10.  For the full list of Reading Courses, topics, and organizational schema, see Alderman, Harris, and Kent, eds., The Library of Southern Literature, Vol. 16, Section 2, 1-226.

11.  Ironically, since “critical realism” was perhaps the crucial measure of cultural importance for Pattee, Twain’s anti-imperial writings should have been elevated in importance in his assessment rather than mostly elided.  But Pattee’s survey was published in 1915, at the height of a new certainty that the U.S. needed to project imperial power in a dangerous age.  Such views of course were best embodied in the Jim Crow Colonialist policies of the Southerner who was the new U.S. President, Woodrow Wilson.

12. Parrington’s paring of essential New South writers down to just a few was widely influential.  Witness Granville Hicks in 1933, in The Great Tradition: An Interpretation of American Literature Since the Civil War, arguing that the careers of even the best Southern writers like Twain followed a downward curve into decadence, cliché, and mere entertainment because they were too willing to retreat into the past rather than confront the contradictions of the present.  Or watch Van Wyck Brooks in 1952, as he casts the entire New South into an Orientalist netherworld awaiting the light of genius:  “In the opening decade of the twentieth century the light and air of a larger world were filtering through the once closed shutters of the old solid South and within a generation the time was coming when William Faulkner and various others were to make this in a way the most luminous of American regions.  Where did this movement of mind begin?” (The Confident Years 337). 

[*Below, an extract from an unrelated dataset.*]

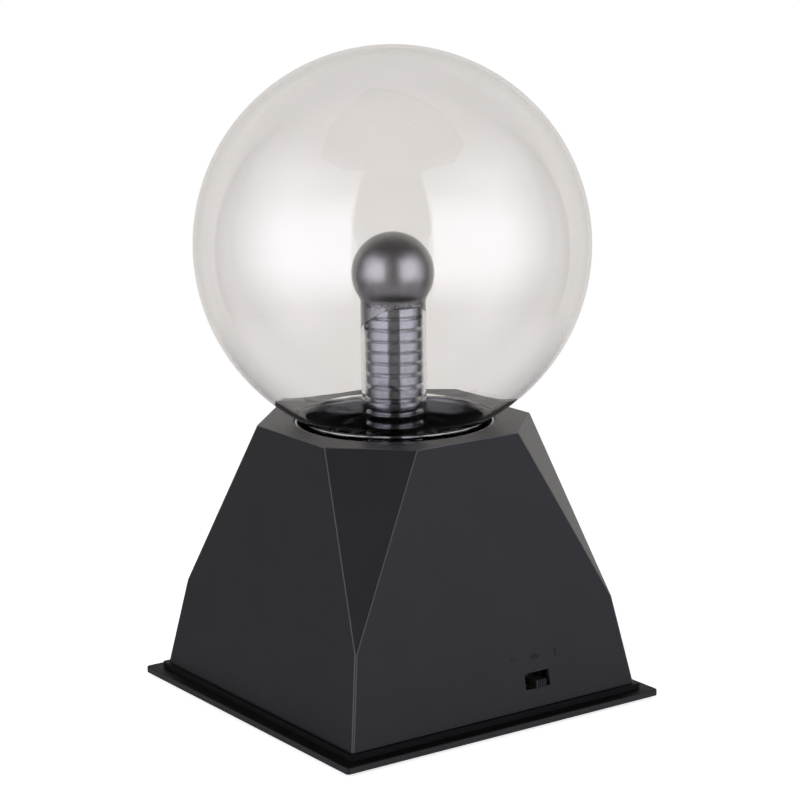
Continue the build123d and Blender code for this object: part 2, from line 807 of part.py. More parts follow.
resistor_xs = [-44 + resistor_pitch * step for step in range(6)]
with BuildPart() as resistors:
    for x in resistor_xs:
        with BuildSketch(Plane.XZ.offset(-resistor_y)):
            with Locations((x, board_top + resistor_lift)):
                Circle(resistor_radius)
        extrude(amount=resistor_half, both=True)
        with BuildSketch(Plane.XZ.offset(-resistor_y)):
            with Locations((x, board_top + resistor_lift)):
                Circle(0.3)
        extrude(amount=leg_reach - 0.1, both=True)
        with BuildSketch(Plane.XY.offset(board_top)):
            with Locations((x, resistor_y - leg_reach), (x, resistor_y + leg_reach)):
                Circle(0.4)
        extrude(amount=resistor_lift + 0.5)
resistors.part.label = "resistors"

with BuildPart() as input_choke:
    with BuildSketch(Plane.XZ.offset(-choke_spot[1])):
        with Locations((choke_spot[0], board_top + choke_outer + 0.1)):
            Circle(choke_outer)
            Circle(choke_inner, mode=Mode.SUBTRACT)
    extrude(amount=choke_width / 2, both=True)
    chamfer(input_choke.edges().filter_by(GeomType.CIRCLE), length=1.0)
input_choke.part.label = "input_choke"

socket_x, socket_y = socket_spot
with BuildPart() as lead_connector:
    with BuildSketch(Plane.XY.offset(board_top)):
        with Locations(socket_spot):
            Rectangle(*socket_size[:2])
    extrude(amount=socket_size[2])
lead_connector.part.label = "lead_connector"

# ---------------------------------------------------------------- slide switch
frame_y = frame_front_y + frame_depth / 2
frame_middle_z = board_top + frame_height / 2
frame_back_y = frame_front_y + frame_depth
with BuildPart() as switch_frame:
    with BuildSketch(Plane.XY.offset(board_top)):
        with Locations((switch_x, frame_y)):
            Rectangle(frame_width, frame_depth)
    extrude(amount=frame_height)
    with BuildSketch(Plane.XZ.offset(-frame_back_y)):
        with Locations((switch_x, frame_middle_z)):
            Rectangle(frame_width - 2 * frame_sheet, frame_height - 2 * frame_sheet)
    extrude(amount=frame_depth - frame_sheet, mode=Mode.SUBTRACT)
    with BuildSketch(Plane.XZ.offset(-frame_front_y)):
        with Locations((switch_x, knob_z)):
            slot_width = knob_width + 2 * (knob_travel + frame_slot_gap)
            Rectangle(slot_width, knob_height + 2 * frame_slot_gap)
    extrude(amount=-frame_sheet, mode=Mode.SUBTRACT)
switch_frame.part.label = "switch_frame"

base_thickness = 2.0
with BuildPart() as switch_base:
    with BuildSketch(Plane.XZ.offset(-frame_back_y)):
        with Locations((switch_x, frame_middle_z)):
            Rectangle(frame_width - 2 * frame_sheet - 0.1, frame_height - 2 * frame_sheet - 0.1)
    extrude(amount=base_thickness)
    with BuildSketch(Plane.XY.offset(board_top)):
        with Locations((switch_x, frame_back_y + 1.0)):
            with GridLocations(4.0, 0, 4, 1):
                Rectangle(0.8, 0.5)
    extrude(amount=frame_height / 2)
    with BuildSketch(Plane.XZ.offset(-frame_back_y)):
        with Locations((switch_x, board_top + frame_height / 2 - 0.25)):
            with GridLocations(4.0, 0, 4, 1):
                Rectangle(0.8, 0.5)
    extrude(amount=-1.25)
switch_base.part.label = "switch_base"

carrier_width = 8.6
carrier_height = 6.0
carrier_front = frame_front_y + frame_sheet + 0.3
carrier_depth = 3.2
with BuildPart() as switch_knob:
    with BuildSketch(Plane.XZ.offset(-carrier_front - carrier_depth)):
        with Locations((switch_x, knob_z)):
            Rectangle(carrier_width, carrier_height)
    extrude(amount=carrier_depth)
    with BuildSketch(Plane.XZ.offset(-carrier_front)):
        with Locations((switch_x, knob_z)):
            Rectangle(knob_width, knob_height)
    extrude(amount=carrier_front - knob_end_y)
    fillet(switch_knob.faces().sort_by(Axis.Y)[0].edges(), radius=0.3)
    # grip grooves between five upright ribs
    with BuildSketch(Plane.XZ.offset(-knob_end_y)):
        with Locations((switch_x, knob_z)):
            with GridLocations(groove_pitch, 0, 4, 1):
                Rectangle(groove_width, knob_height + 1)
    extrude(amount=-groove_depth, mode=Mode.SUBTRACT)
switch_knob.part.label = "switch_knob"

wiper_y = carrier_front + carrier_depth
with BuildPart() as switch_wiper:
    with BuildSketch(Plane.XZ.offset(-wiper_y)):
        with Locations((switch_x, knob_z)):
            Rectangle(7.0, 4.4)
    extrude(amount=-0.4)
    with BuildSketch(Plane.XZ.offset(-wiper_y - 0.4)):
        with Locations((switch_x, knob_z)):
            with GridLocations(4.0, 2.4, 2, 2):
                Circle(0.5)
    extrude(amount=-0.8)
switch_wiper.part.label = "switch_wiper"

# ---------------------------------------------------------------- power socket
jack_plane = Plane(origin=(jack_x, wall_half(jack_z), jack_z), x_dir=(-1, 0, 0), z_dir=back_out)
with BuildPart() as dc_jack:
    with BuildSketch(jack_plane):
        Circle(jack_flange_radius)
    extrude(amount=jack_flange)
    chamfer(dc_jack.faces().sort_by(Axis.Y)[-1].edges(), length=0.4)
    with BuildSketch(jack_plane):
        Circle(jack_barrel)
    extrude(amount=-jack_length)
    with BuildSketch(jack_plane.offset(jack_flange)):
        Circle(jack_bore)
    extrude(amount=-(jack_length - 1.0), mode=Mode.SUBTRACT)
    with BuildSketch(jack_plane.offset(-jack_length)):
        Circle(jack_pin_radius)
    extrude(amount=4, mode=Mode.SUBTRACT)
dc_jack.part.label = "dc_jack"

with BuildPart() as jack_pin:
    with BuildSketch(jack_plane.offset(-jack_length)):
        Circle(jack_pin_radius)
    extrude(amount=jack_length - 0.5)
    fillet(jack_pin.faces().sort_by(Axis.Y)[-1].edges(), radius=0.4)
jack_pin.part.label = "jack_pin"

with BuildPart() as jack_nut:
    with BuildSketch(jack_plane.offset(-wall)):
        RegularPolygon(radius=nut_radius, side_count=6)
        Circle(jack_barrel + 0.05, mode=Mode.SUBTRACT)
    extrude(amount=-nut_height)
jack_nut.part.label = "jack_nut"

lead_step = 3.6
jack_back = jack_plane.origin - back_out * jack_length
socket_face = socket_y + socket_size[1] / 2
lead_height = board_top + socket_size[2] / 2
contact_half = 2.2
jack_leads = []
for lead_name, side in (("jack_lead_plus", -1), ("jack_lead_minus", 1)):
    start = jack_back + Vector(side * lead_step, 0, 0)
    wire_run = [
        tuple(start),
        tuple(start - back_out * 15),
        (socket_x + side * contact_half, socket_face + 15, lead_height),
        (socket_x + side * contact_half, socket_face, lead_height),
    ]
    jack_lead = lead(wire_run, 0.8)
    jack_lead.part.label = lead_name
    jack_leads.append(jack_lead)

# ---------------------------------------------------------------- export
pieces = [
    base_plate,
    *feet,
    base_screws,
    housing,
    globe_cradle,
    cradle_screws,
    globe_gasket,
    silicone_bead,
    glass_globe,
    electrode_glass,
    electrode_coating,
    contact_sleeve,
    contact_plug,
    plug_screws,
    contact_disc,
    circuit_board,
    board_screws,
    transformer_core,
    transformer_bobbin,
    primary_winding,
    hv_winding,
    hv_lead,
    heatsink,
    power_transistor,
    transistor_screw,
    filter_capacitor,
    small_capacitors,
    microphone,
    driver_chip,
    resistors,
    input_choke,
    lead_connector,
    switch_frame,
    switch_base,
    switch_knob,
    switch_wiper,
    dc_jack,
    jack_pin,
    jack_nut,
    *jack_leads,
]
os.makedirs("parts", exist_ok=True)
for piece in pieces:
    export_step(piece.part, f"parts/{piece.part.label}.step")
    size = piece.part.bounding_box().size
    print(piece.part.label, len(piece.part.solids()), [round(v, 2) for v in size])
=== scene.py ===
# %% [markdown]
# # A plasma ball, finished in Blender
# The object is a blown glass globe on a faceted black base, with a glass-cased electrode standing
# in the middle. The imported model gives every piece its place, so this script only makes the
# surfaces and finishes. First we load it, and sizes are read from its pieces' boxes.

# %% Load the imported model
from math import atan2, cos, pi, radians, sin, sqrt

import bpy
import numpy as np
from mathutils import Matrix, Vector


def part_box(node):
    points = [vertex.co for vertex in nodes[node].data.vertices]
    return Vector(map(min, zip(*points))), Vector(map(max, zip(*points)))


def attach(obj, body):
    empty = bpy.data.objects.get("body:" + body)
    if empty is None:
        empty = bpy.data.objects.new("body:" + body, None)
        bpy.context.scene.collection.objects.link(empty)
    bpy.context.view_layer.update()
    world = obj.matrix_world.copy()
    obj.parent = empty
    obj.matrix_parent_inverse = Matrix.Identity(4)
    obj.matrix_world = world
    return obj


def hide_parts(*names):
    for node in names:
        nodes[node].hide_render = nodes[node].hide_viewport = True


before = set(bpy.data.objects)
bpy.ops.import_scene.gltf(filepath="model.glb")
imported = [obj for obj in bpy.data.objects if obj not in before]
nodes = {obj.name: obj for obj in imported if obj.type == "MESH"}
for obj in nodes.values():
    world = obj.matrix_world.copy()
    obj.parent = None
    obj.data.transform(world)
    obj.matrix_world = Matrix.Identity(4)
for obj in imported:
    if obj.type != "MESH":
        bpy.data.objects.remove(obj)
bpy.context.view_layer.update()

MM = 0.001

# %% [markdown]
# ## Camera
# A long lens from a little above the table keeps the square base from looking stretched. We could
# aim a camera with a Track To constraint, but a matrix built from the line of sight gives the
# small roll as well and leaves nothing live in the scene.

# %% The camera
CAMERA_AZIMUTH = radians(34.88)  # to the left of straight in front
CAMERA_PITCH = radians(12.41)
CAMERA_ROLL = radians(0.67)
CAMERA_SPOT = Vector((-0.7187, -1.0338, 0.4294))
LENS_MM = 113.8
sight = Vector((
    sin(CAMERA_AZIMUTH) * cos(CAMERA_PITCH),
    cos(CAMERA_AZIMUTH) * cos(CAMERA_PITCH),
    -sin(CAMERA_PITCH),
))
level_right = sight.cross(Vector((0, 0, 1))).normalized()
level_up = level_right.cross(sight)
right = level_right * cos(CAMERA_ROLL) - level_up * sin(CAMERA_ROLL)
up = level_up * cos(CAMERA_ROLL) + level_right * sin(CAMERA_ROLL)
camera_data = bpy.data.cameras.new("camera")
camera_data.lens = LENS_MM
camera_data.sensor_width = 36
camera_data.shift_x = 0.0032
camera_data.shift_y = 0.0013
camera_data.clip_start = 0.05
camera = bpy.data.objects.new("camera", camera_data)
axes = Matrix((right, up, -sight)).transposed().to_4x4()
camera.matrix_world = Matrix.Translation(CAMERA_SPOT) @ axes
bpy.context.scene.collection.objects.link(camera)
bpy.context.scene.camera = camera
print("camera right", [round(v, 4) for v in right], "up", [round(v, 4) for v in up])

# %% [markdown]
# ## Building blocks for finishes
# Every finish is a small node tree. One function turns a hex colour into the linear numbers that
# Blender works in, and one adds a node with its settings and links. Patterns read Object
# coordinates, which are metres here, so a grain of a given size in millimetres has a scale of
# 1000 over that size.

# %% Colours and nodes
def linear(hex_colour):
    """An sRGB colour such as "#8a8a90", as linear red, green, blue and an alpha of 1."""
    parts = [int(hex_colour[i:i + 2], 16) / 255 for i in (1, 3, 5)]
    bent = [p / 12.92 if p <= 0.04045 else ((p + 0.055) / 1.055) ** 2.4 for p in parts]
    return (*bent, 1.0)


def add_node(tree, kind, sockets=None, **settings):
    """Adds a node. sockets maps an input's name or number to a value, or to an output to link."""
    node = tree.nodes.new(kind)
    for name, value in settings.items():
        setattr(node, name, value)
    for key, value in (sockets or {}).items():
        if isinstance(value, bpy.types.NodeSocket):
            tree.links.new(value, node.inputs[key])
        else:
            node.inputs[key].default_value = value
    return node


def grain(size_mm):
    """Texture scale at which one cell of noise is size_mm across."""
    return 1 / (size_mm * MM)


def new_finish(name):
    """A material with an empty tree, its output node and its Object coordinates."""
    material = bpy.data.materials.new(name)
    material.use_nodes = True
    tree = material.node_tree
    tree.nodes.clear()
    output = add_node(tree, "ShaderNodeOutputMaterial")
    place = add_node(tree, "ShaderNodeTexCoord").outputs["Object"]
    return material, tree, output, place


def noise(tree, place, size_mm, detail=3.0, roughness=0.55):
    """A noise pattern whose largest cells are size_mm across, from 0 to 1."""
    settings = {"Vector": place, "Scale": grain(size_mm), "Detail": detail, "Roughness": roughness}
    return add_node(tree, "ShaderNodeTexNoise", settings).outputs["Fac"]


def between(tree, share, low, high):
    """A number that runs from low to high as share runs from 0.3 to 0.7, as noise does."""
    sockets = {"Value": share, "From Min": 0.3, "From Max": 0.7, "To Min": low, "To Max": high}
    return add_node(tree, "ShaderNodeMapRange", sockets).outputs["Result"]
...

Jay B. Hubbell is an exception to my generalization about how anthologies from the 1930s through the 1950s and beyond followed Parrington and negatively treated almost all New South literature.  Michael Kreyling rightly says that Hubbell “had probably done more than the pre-World War I anthologists to keep alive the literature of the South and fold it into the emerging mainstream of American literature,” via his two-volume American Life in Literature of 1936 (Inventing Southern Literature 59).  After World War II Hubbell published The South in American Literature, which became the standard history for a generation of scholars and readers.  Hubbell’s work, however, was not wholly out of line with earlier New South projects of canon formation, particularly Alderman’s, Harris’, and Kent’s Library of Southern Literature.  Key scholars of Southern literature from the 1950s and 1960s and later whom Kreyling studies, such as Louis B. Rubin, Jr., have important roots in Hubbell’s example (and in Hubbell’s antecedents), despite methodological differences.